Understanding Calisthenics Freestyle In Street Workout
Calisthenics (sometimes also called Street Workout) has a humble origin. Originally separate skills were completed, most of which were based on fundamental bodyweight exercises such as pull ups and push ups. Calisthenics practitioners used outdoor playgrounds to build strength and endurance.
Somewhere along the way, however, it became an art. Calisthenics started to absorb many aspects of gymnastics. It’s no surprise that the ‘routine’ aspect of gymnastics found its way into the calisthenics community. Although gymnastics routines are strictly planned and practised in exact sequence beforehand, in calisthenics they are often spontaneous and improvised on the spot.
Calisthenics routines were later dubbed ‘Calisthenics Freestyle’ or simply ‘freestyle. They became the backbone of the official competition format known as ‘Calisthenics Battles’.
Calisthenics freestyle or ‘bar flow’ is composed of various skills stringed together in quick succession. The essence of a good freestyle routine is the connectedness or ‘flow’ between skills. Achieving seamless transitions between calisthenics skills is the result of mastering timing, momentum, and having a diverse arsenal of skills to draw from (i.e. ‘calisthenics vocabulary’).
Some calisthenics skills naturally flow into each other, while others require intermediary skills to bridge the gap. Freestyle is usually composed of dynamic skills, however in some instances, static holds can be introduced without breaking the ‘flow’.
Calisthenics freestyle can be broken down into several categories. For the sake of simplicity, we will exclude static holds and revisit them in a future calisthenics blog.
We will explore the following categories of calisthenics skills: ascensions, muscle ups, inversions, re-catches, swings, bar stands and dismounts. There are other miscellaneous skills that do not exactly fit these 7 categories, but for the purposes of simplicity, will be excluded here. The examples here are by no means exhaustive.
Although there are several apparatuses in calisthenics, we will focus only on the high bar, the apparatus with the greatest amount of potential. Due to the similarity of the different kinds of bars used in calisthenics, some of the skills below will be translatable to the parallel bars and other pieces of equipment.
Calisthenics Freestyle Categories
The muscle up is a special type of ascension that warrants its own category. There are many types of muscle ups; some more dynamic, some very slow and controlled. Muscle ups can be achieved in many different grips and are a great set up for many other skills. The airtime achieved at the top, either through sheer pull strength, or through pushing off the bar with the hips, can be converted to vaults, spins and bar stands.
In calisthenics there are two main positions: TOP (on the bar) and BOTTOM (below the bar). Ascensions are skills that allow athletes to move on top of the bar from below the bar. Such skills include the muscle up, the pull over, the kip, the back uprise and others. Often these skills are transitionary, and are done multiple times in a single freestyle routine to set up bigger skills. Ascensions are mostly highly dynamic skills, but some are slow and require extreme strength.

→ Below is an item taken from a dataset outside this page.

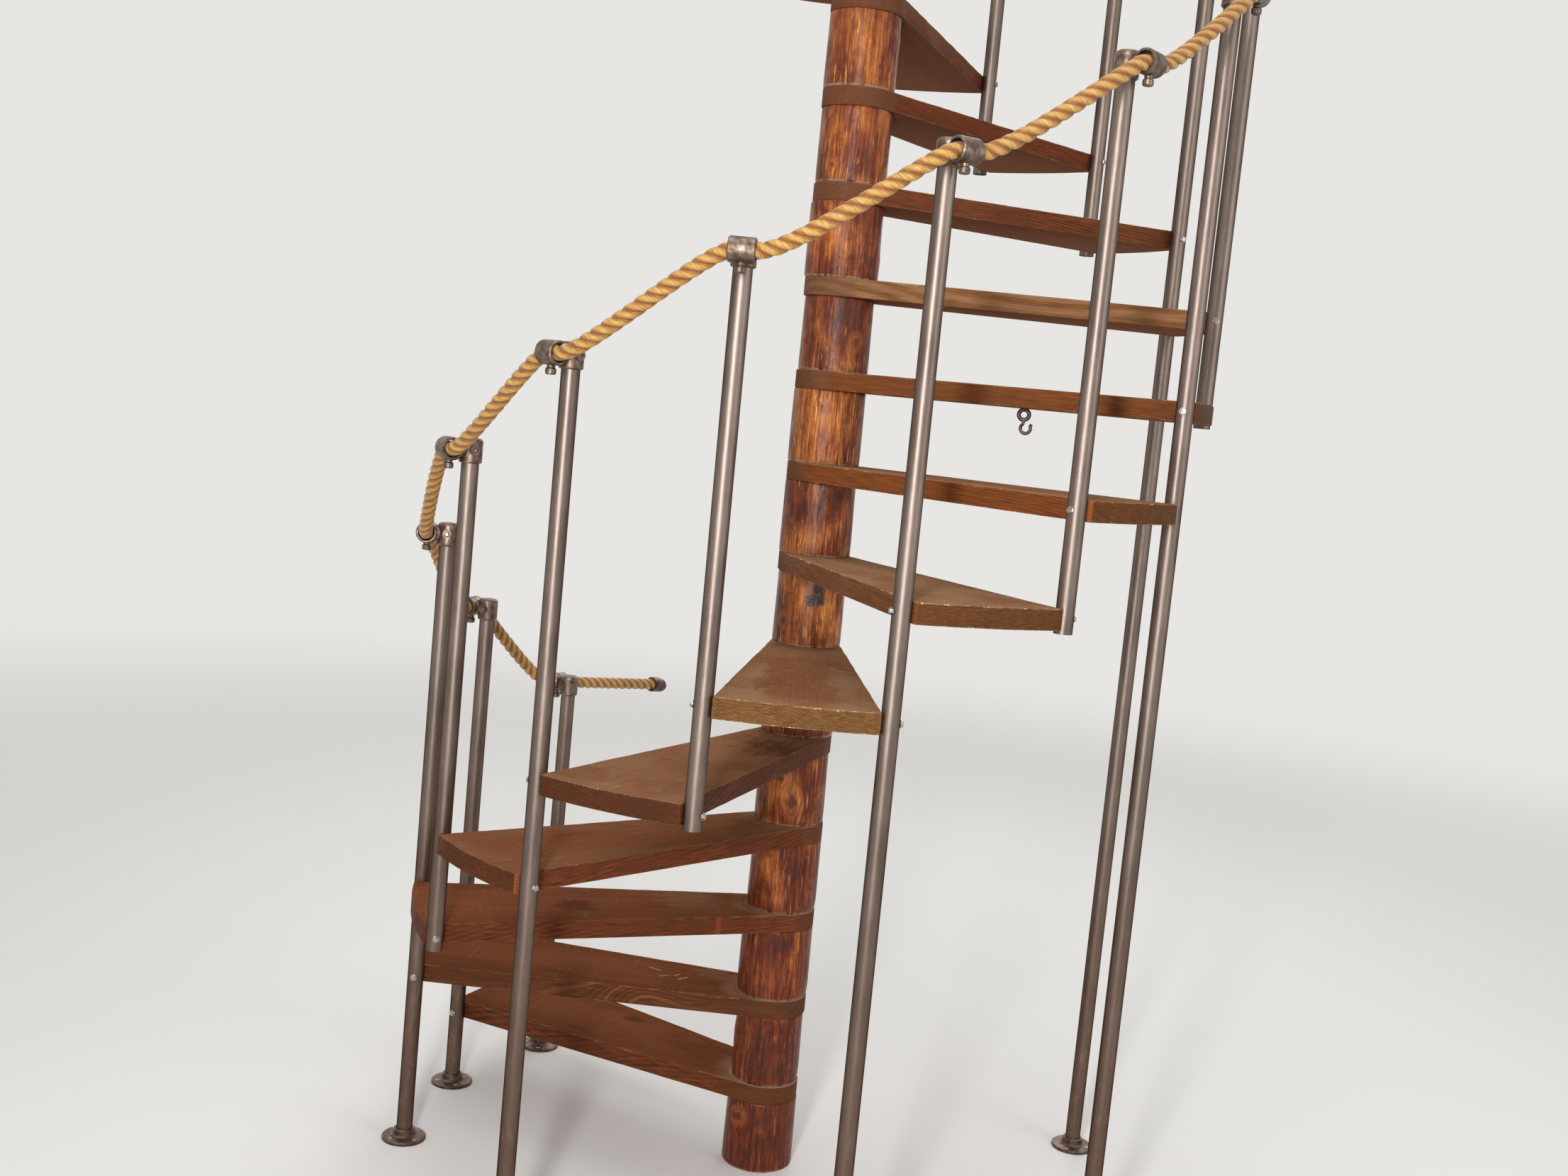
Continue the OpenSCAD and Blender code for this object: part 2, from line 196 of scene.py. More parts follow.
# Golden (above 0) and smoky (below 0) places on the logs: degrees, height, radius, amount
TONES = {
    1: ((-90, 0.08, 0.08, -0.5),),
    2: ((-62, 0.075, 0.050, -0.9), (-112, 0.05, 0.03, -0.5)),
    3: ((-100, 0.116, 0.022, -0.8), (-84, 0.125, 0.020, -0.6), (-70, 0.05, 0.03, 0.4)),
    4: ((-79, 0.105, 0.026, -1.0), (-66, 0.085, 0.022, -0.6), (-118, 0.095, 0.034, 0.9),
        (-98, 0.03, 0.03, 0.8)),
    5: ((-60, 0.09, 0.03, -0.6), (-112, 0.075, 0.030, 0.6)),
    6: ((-90, 0.03, 0.04, -0.6),),
    7: ((-62, 0.07, 0.030, 0.9), (-104, 0.10, 0.024, 0.5), (-138, 0.07, 0.050, -1.0),
        (-88, 0.05, 0.022, -0.5)),
    8: ((-82, 0.105, 0.034, -0.9), (-60, 0.125, 0.030, -0.8), (-92, 0.045, 0.038, 0.8),
        (-125, 0.08, 0.03, -0.5)),
    9: ((-96, 0.085, 0.045, 0.9), (-130, 0.05, 0.03, -0.4), (-58, 0.11, 0.03, -0.4)),
    10: ((-112, 0.06, 0.035, 0.5), (-80, 0.09, 0.045, -1.0)),
    11: ((-95, 0.08, 0.05, 0.7),),
    12: ((-70, 0.05, 0.03, -0.6), (-105, 0.10, 0.04, 0.6)),
}
# The dark stain on one log, of two rectangles: degrees, height, half its width and half its height
STAINED_LOG = 7
STAIN = ((-76, 0.110, 0.027, 0.047), (-89, 0.098, 0.022, 0.024))

# The camera: its place, its yaw, pitch and roll, and its lens and sensor in millimetres
EYE = (0.0170, -3.5841, 1.636)
EYE_TURN = (-1.175, -6.122, 5.455)
LENS = 39.3
SENSOR = 36.0
# The lamps: name, place, point that it faces, width, height, watts and spread
LAMPS = (
    ("key", (-0.50, -3.62, 2.0), (0.0, 0.0, 1.7), 0.34, 3.1, 37, 100),
    ("top", (-0.2, -1.2, 5.6), (0.0, 0.0, 1.0), 3.0, 3.0, 52, 180),
    ("fill", (3.2, -2.2, 2.4), (0.0, 0.0, 1.2), 2.2, 2.2, 26, 180),
    ("back", (0.5, 3.6, 3.4), (0.0, 0.0, 1.6), 2.4, 2.4, 36, 180),
)
WORLD_TONE = (1.0, 0.985, 0.965, 1.0)
WORLD_STRENGTH = 0.50
FLOOR_TONE = (0.80, 0.79, 0.77, 1.0)
FLOOR_R = 14.0
# Where the floor starts to fade into the backdrop and where it has gone
FADE = (2.5, 8.0)

UP = Vector((0, 0, 1))


# Places


def tread_z(n):
    return n * RISE


def tread_angle(n):
    return FIRST + (n - 1) * STEP


def post_angle(n):
    return FIRST + (n - 0.5) * STEP


def arm_angle(n):
    return post_angle(n) + FITTING_TURN[n]


def ring_z(n):
    return tread_z(n) + ROPE_H - (FIRST_DROP if n == 0 else 0.0)


def polar(radius, angle, z=0.0):
    a = radians(angle)
    return Vector((radius * cos(a), radius * sin(a), z))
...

Inversions, in calisthenics refer to flips or somersaults. They are done from the TOP position. Inversions can be done by pivoting around the hips, legs, torso – or in fact- without touching the bar at all. This category is hugely diverse and provides a spectacle as many inversions can be seamlessly transitioned into one another with the help of intermediary elements.
In calisthenics there are moments of great excitement when athletes release the bar. Skills performed between releasing the bar and catching it, are called re-catches. In calisthenics bar spins are the most common re-catch. Athletes release, spin as many times as gravity permits, and re-catch the bar. 360’s, 540’s and 720’s can be performed from various swings and from the TOP position.
Vaults are another common re-catch. Vault style re-catches involve athletes launching themselves over the bar, sometimes executing various motions such as twists while in the air. Inversion re-catches such as shrimp flip also exist but are significantly more difficult.
Swings are often not stand-alone skills in calisthenics but are paired up with other elements to achieve certain effects. With this in mind, it is important to gain an appreciation for the different kinds of swings and what they can be used for.
Swings differ based on the grip used, the shape of body and the pivot points used. There are many types of swings, each enabling a unique entry point into other skills. Giant swings can be considered the only stand-alone swing skill in calisthenics, but even these are often used as transitional elements.
In calisthenics freestyle, bar stands are used as nuances between other skills. Bar stands involve athletes standing or putting one or two feet on the bar.
They create contrast in a routine by giving athletes a chance to show off their explosiveness and power. They also allow athletes swing down from above the bar and enter other skills with much more power.
In calisthenics there are many types of dismounts. Most of them are inversions, such as backflips (fly away/ gainer) and front flip (loser). Sometimes other explosive skills such as vaults are used. In some cases, static holds are used as routine ‘finishers’, however these are not as spectacular and would not be considered true dismounts.